I mean, if you look at Bayes’ theorem as a statement about proportions – proportions

of people, of areas, whatever – once you digest what it’s saying, it’s actually

kind of obvious. Both sides tell you to look at all the cases where the evidence is true,

and consider the proportion where the hypothesis is also true. That’s it. That’s all it’s

saying.

What’s noteworthy is that such a straightforward fact about proportions can become hugely significant

for science, AI, and any situation where you want to quantify belief. You’ll get a better

glimpse of this as we get into more examples.

But before any more examples, we have some unfinished business with Steve. Some psychologists

debate Kahneman and Tversky’s conclusion, that the rational thing to do is to bring

to mind the ratio of farmers to librarians. They complain that the context is ambiguous.

Who is Steve, exactly? Should you expect he’s a randomly sampled American? Or would you

be better to assume he’s a friend of these two psychologists interrogating you?

Or perhaps someone you’re personally likely to know? This assumption determines the prior.

I, for one, run into many more librarians in a given month than farmers.

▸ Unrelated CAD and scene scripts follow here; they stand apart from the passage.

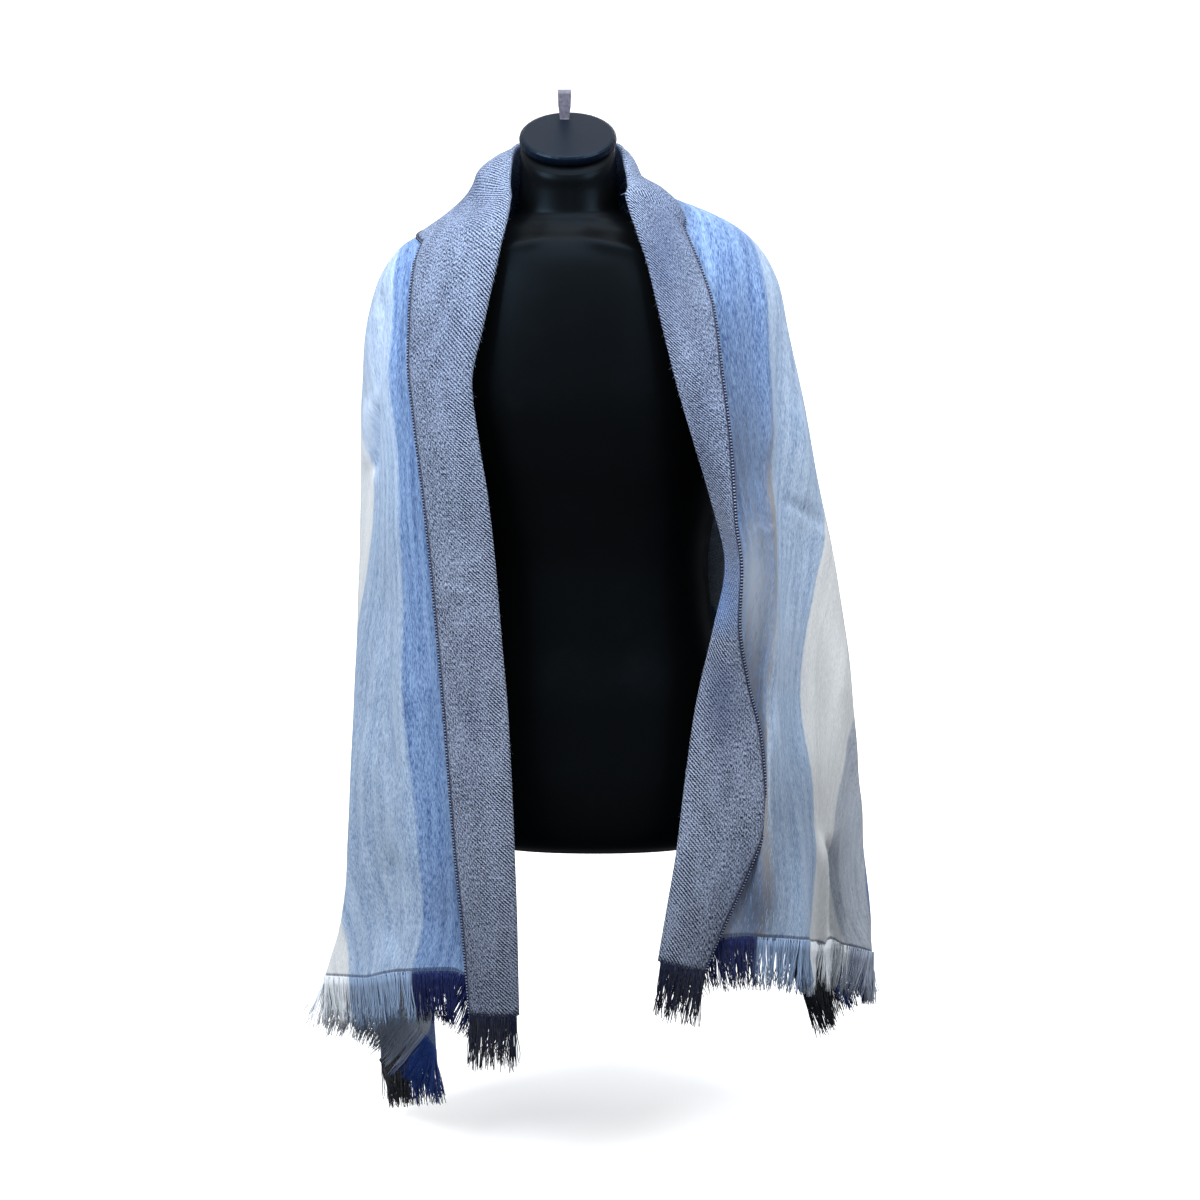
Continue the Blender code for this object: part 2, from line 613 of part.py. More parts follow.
def make_loop(ribbon, parts):
    """Ribbon loop that the whole part hangs by; its legs stand in the slot."""
    slot_top = CAP_MIDDLE - NECK.y * math.tan(CAP_LEAN)
    foot = slot_top - LOOP_FOOT
    arch = -LOOP_THICK / 2 - LOOP_HALF
    spread, middle_wide, slot_wide = LOOP_BOW
    leg = LOOP_LEG_GAP + LOOP_THICK / 2
    half = [(leg, foot, 0.0), (leg, slot_top, slot_wide)]
    half.append((LOOP_HALF * spread, (slot_top + arch) / 2, middle_wide))
    for i in range(LOOP_STEPS + 1):
        turn = math.pi / 2 * i / LOOP_STEPS
        half.append((LOOP_HALF * math.cos(turn), arch + LOOP_HALF * math.sin(turn), 1.0))
    path = half + [(-y, z, wide) for y, z, wide in reversed(half[:-1])]
    grid = []
    for y, z, wide in path:
        half_width = (LOOP_NARROW + (LOOP_WIDTH - LOOP_NARROW) * wide) / 2
        grid.append([Vector((x * half_width, y, z)) for x in (-1, 0, 1)])
    loop = grid_object("hanging_loop", grid, ribbon, parts)
    loop.modifiers["wall"].thickness = LOOP_THICK


def main():
    """Makes the whole part."""
    for old in list(bpy.data.objects):
        bpy.data.objects.remove(old)
    parts = collection("shawl_on_form")
    cutters = collection("cutters")
    cloth = material("woven_cloth", (0.30, 0.38, 0.50), 0.9)
    yarn = material("fringe_yarn", (0.04, 0.06, 0.14), 0.9)
    plastic = material("black_plastic", (0.012, 0.013, 0.015), 0.35)
    ribbon = material("satin_ribbon", (0.30, 0.27, 0.36), 0.5)
    make_panels(cloth, parts)
    make_collar(cloth, parts)
    make_fringes(yarn, parts)
    make_form(plastic, parts)
    make_cap(plastic, parts, cutters)
    make_loop(ribbon, parts)


main()
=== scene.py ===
"""Looks of the striped woven shawl on its hanging torso form.

The shawl is one sheet of cloth here: the brushed outer face hangs from the
collar fold, and the band beyond the fold is turned out and shows the twill of
the reverse. Stripes follow two measures that every point carries: its distance
across the cloth from the fold, and its distance along the cloth.

Metres, +Z up, the wearer faces -Y. "left" and "right" are the viewer's.
"""
import math
from collections import namedtuple

import bmesh
import bpy
import numpy as np
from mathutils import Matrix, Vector

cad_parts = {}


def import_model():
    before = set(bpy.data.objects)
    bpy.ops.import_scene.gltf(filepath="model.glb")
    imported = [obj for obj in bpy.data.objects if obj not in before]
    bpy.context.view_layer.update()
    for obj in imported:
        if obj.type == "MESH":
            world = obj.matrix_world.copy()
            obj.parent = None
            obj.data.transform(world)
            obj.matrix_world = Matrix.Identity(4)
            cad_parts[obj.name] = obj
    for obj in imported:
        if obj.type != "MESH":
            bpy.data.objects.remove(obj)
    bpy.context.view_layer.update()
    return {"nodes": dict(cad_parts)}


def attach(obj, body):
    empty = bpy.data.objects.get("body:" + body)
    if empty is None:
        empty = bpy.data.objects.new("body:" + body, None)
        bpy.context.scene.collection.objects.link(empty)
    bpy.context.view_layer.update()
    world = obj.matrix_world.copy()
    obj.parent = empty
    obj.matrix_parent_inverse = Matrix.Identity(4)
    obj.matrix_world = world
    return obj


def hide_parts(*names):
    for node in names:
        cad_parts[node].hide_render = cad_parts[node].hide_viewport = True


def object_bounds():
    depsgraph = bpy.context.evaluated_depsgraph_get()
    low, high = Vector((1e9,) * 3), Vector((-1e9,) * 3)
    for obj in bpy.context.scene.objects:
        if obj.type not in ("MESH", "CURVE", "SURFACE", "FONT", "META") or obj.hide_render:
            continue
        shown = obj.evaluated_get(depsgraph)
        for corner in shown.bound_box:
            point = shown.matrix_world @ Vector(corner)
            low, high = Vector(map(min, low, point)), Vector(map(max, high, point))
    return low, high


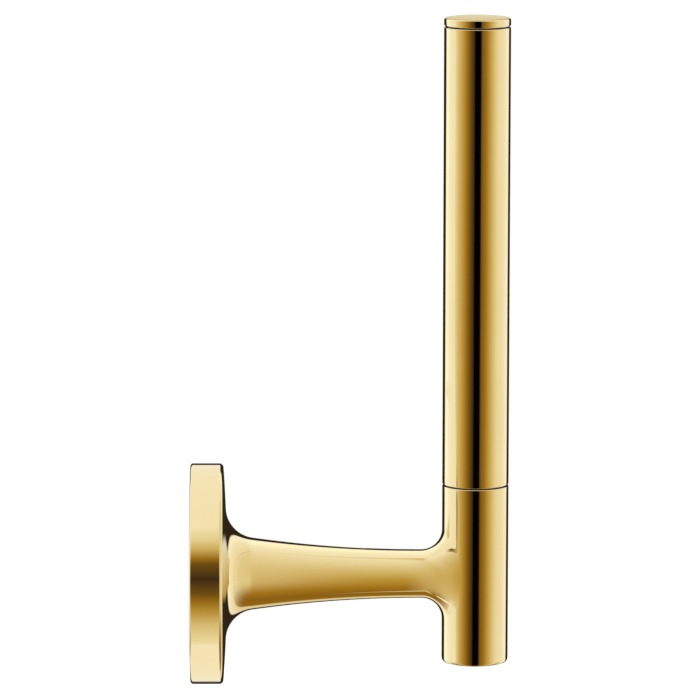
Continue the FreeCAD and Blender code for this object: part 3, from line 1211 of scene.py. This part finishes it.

And needless

to say, the probability of a librarian or a farmer fitting this description is highly

open to interpretation.

But for our purposes, understanding the math, notice how any questions worth debating can

be pictured in the context of the diagram. Questions of context shift around the prior,

and questions of personalities and stereotypes shift the relevant likelihoods.

All that said, whether or not you buy this particular experiment the ultimate point that

evidence should not determine beliefs, but update them, is worth tattooing in your mind.

I’m in no position to say whether this does or doesn’t run against natural human intuition,

we’ll leave that to the psychologists. What’s more interesting to me is how we can reprogram

our intuitions to authentically reflect the implications of math, and bringing to mind

the right image can often do just that.